The thing is, as the film illustrates, masculinity is not outdated. Not at all. It will never be.

This particular brand of masculinity may well influence boys and men who watch it -- and that's wonderful. It creates a model of behavior that holds up courage in the face of evil as a quality to be honored.

But people like Maass don't understand that. They value war movies that show damaged veterans, or unprincipled troops stealing large sums of gold -- both things Maas explicitly celebrates in his choice of "good" war movies.

He seems to quiver at the idea of the American fighting man actually being good at war, and moral.

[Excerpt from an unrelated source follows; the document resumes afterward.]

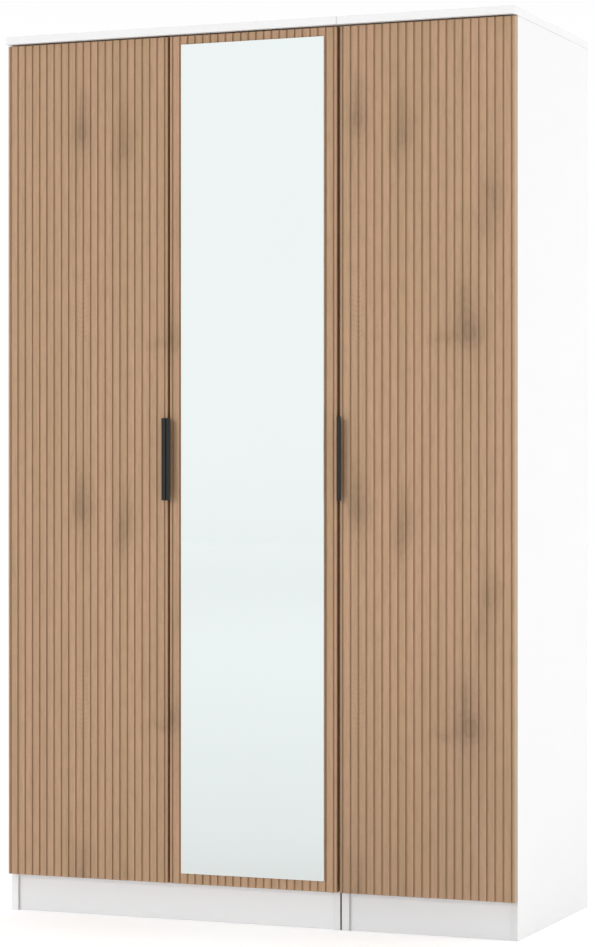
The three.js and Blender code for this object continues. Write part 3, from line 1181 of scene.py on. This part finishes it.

Don’t get me wrong, stories about the breadth of the military experience are important, too. We need to understand what some veterans go through in the aftermath of combat, and that some are not honorable. But let’s never pretend that it’s a universal theme among those who served.

But Maass doesn’t grasp that, maybe because he’s never served anything except a guest at a dinner party. Maas continues: “What matters is that well into the second decade of our forever war, the combat movies that populate our multiplexes and our minds are devoted to a martial narrative of men-as-terminators that should have been strangled at its birth a long time ago.”